Provided material:
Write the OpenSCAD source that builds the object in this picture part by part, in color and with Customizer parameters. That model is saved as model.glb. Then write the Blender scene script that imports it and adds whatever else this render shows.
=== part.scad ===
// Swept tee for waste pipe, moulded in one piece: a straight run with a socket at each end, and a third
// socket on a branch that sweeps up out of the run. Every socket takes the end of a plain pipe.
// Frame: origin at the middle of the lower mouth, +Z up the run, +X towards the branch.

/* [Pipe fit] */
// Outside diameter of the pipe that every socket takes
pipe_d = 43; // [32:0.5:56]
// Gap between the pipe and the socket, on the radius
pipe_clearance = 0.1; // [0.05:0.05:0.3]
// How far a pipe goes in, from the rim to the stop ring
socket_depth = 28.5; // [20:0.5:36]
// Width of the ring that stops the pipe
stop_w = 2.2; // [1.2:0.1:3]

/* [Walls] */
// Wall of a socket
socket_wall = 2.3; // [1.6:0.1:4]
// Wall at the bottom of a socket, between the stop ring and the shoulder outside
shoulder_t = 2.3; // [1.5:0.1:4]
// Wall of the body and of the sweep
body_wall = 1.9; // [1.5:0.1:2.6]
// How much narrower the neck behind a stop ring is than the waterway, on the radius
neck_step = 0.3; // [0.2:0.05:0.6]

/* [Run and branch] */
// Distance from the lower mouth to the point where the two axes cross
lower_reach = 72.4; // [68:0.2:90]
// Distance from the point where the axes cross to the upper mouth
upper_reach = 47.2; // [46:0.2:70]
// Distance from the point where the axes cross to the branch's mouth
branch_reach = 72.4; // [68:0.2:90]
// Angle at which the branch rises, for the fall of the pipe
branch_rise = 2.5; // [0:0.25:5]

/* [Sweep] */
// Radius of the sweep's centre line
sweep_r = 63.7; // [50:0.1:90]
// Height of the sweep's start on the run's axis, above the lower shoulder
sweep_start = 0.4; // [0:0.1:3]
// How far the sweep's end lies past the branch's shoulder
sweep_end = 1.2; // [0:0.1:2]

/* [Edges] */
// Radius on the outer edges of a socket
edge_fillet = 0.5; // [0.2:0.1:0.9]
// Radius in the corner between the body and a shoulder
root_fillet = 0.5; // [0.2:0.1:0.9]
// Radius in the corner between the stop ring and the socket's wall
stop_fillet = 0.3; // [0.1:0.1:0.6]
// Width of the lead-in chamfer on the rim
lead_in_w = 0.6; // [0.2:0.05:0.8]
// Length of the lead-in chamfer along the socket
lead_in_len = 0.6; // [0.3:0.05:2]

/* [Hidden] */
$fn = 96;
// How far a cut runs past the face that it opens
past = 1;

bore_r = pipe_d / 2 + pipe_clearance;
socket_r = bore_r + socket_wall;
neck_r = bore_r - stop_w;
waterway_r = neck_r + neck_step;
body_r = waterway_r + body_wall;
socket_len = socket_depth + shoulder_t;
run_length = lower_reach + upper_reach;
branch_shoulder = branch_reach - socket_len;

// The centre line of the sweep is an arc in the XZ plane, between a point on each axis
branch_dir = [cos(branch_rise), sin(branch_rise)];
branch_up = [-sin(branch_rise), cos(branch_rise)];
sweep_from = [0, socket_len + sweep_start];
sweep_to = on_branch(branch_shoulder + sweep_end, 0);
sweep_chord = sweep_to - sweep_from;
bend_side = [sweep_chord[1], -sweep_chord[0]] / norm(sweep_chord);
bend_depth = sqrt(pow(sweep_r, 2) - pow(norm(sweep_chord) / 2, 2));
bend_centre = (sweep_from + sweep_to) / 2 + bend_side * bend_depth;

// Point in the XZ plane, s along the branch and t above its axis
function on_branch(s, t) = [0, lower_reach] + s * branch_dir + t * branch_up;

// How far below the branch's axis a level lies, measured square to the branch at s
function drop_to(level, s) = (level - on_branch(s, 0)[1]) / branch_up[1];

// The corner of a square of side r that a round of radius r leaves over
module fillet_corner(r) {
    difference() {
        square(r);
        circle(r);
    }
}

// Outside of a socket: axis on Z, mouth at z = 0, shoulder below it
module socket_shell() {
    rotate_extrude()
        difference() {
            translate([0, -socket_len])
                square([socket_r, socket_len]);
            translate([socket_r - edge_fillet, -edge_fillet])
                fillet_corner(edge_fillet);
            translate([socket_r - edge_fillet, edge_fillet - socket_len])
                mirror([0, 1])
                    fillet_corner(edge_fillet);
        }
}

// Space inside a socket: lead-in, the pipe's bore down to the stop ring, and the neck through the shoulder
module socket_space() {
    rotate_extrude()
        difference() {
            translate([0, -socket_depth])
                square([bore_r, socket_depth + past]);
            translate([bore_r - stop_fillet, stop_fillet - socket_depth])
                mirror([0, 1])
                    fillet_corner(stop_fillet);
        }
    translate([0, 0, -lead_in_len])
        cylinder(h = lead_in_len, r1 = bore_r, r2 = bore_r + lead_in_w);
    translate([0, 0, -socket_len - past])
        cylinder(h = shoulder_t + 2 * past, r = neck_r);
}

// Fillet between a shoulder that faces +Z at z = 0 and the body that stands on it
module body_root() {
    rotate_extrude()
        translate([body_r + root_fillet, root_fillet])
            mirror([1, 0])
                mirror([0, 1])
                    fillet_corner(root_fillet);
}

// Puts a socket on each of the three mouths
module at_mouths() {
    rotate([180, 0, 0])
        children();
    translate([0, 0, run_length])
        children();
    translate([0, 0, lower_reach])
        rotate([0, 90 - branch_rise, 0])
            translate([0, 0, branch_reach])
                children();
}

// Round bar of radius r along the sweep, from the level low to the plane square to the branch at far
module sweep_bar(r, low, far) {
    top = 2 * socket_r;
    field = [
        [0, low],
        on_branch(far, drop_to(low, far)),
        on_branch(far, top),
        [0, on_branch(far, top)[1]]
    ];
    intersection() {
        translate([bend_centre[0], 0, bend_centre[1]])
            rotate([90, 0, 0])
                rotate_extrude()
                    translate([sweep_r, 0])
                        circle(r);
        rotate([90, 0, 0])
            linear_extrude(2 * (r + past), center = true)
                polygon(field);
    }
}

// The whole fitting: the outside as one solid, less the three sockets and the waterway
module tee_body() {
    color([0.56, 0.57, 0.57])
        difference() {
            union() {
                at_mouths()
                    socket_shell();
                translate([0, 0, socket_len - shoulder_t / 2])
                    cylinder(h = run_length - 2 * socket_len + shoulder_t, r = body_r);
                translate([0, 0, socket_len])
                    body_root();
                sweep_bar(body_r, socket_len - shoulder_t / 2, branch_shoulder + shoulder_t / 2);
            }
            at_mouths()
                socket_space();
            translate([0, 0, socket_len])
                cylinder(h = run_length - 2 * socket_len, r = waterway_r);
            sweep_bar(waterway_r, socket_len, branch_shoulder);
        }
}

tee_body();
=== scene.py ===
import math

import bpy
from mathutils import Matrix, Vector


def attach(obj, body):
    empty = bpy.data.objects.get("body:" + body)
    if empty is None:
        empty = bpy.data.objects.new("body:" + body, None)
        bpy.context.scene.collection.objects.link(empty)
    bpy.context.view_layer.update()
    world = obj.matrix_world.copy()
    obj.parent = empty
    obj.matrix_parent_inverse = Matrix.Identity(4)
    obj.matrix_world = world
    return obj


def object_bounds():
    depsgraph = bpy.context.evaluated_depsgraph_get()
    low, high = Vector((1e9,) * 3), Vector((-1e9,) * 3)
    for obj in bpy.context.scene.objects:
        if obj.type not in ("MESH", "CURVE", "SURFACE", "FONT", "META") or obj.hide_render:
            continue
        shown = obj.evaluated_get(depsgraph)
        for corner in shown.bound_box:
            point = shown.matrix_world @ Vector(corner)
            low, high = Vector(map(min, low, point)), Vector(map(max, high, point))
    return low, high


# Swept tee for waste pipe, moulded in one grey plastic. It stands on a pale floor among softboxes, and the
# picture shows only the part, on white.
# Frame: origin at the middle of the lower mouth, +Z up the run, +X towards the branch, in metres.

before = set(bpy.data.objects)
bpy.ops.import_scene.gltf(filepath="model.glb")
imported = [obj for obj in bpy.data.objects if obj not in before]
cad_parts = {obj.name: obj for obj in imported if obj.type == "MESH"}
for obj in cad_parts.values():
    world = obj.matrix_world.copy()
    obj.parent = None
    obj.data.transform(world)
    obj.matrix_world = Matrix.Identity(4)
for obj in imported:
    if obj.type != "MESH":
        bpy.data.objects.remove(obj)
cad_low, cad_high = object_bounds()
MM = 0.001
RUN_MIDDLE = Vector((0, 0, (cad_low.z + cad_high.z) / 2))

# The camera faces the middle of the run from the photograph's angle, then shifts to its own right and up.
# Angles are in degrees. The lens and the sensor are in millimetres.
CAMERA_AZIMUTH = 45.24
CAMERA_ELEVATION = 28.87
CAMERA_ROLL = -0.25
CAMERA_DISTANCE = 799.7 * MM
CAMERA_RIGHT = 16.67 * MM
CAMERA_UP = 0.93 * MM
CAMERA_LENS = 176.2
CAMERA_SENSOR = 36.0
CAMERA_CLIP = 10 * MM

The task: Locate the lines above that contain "picture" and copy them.

Completed exercise:
Write the OpenSCAD source that builds the object in this picture part by part, in color and with Customizer parameters. That model is saved as model.glb. Then write the Blender scene script that imports it and adds whatever else this render shows.
# picture shows only the part, on white.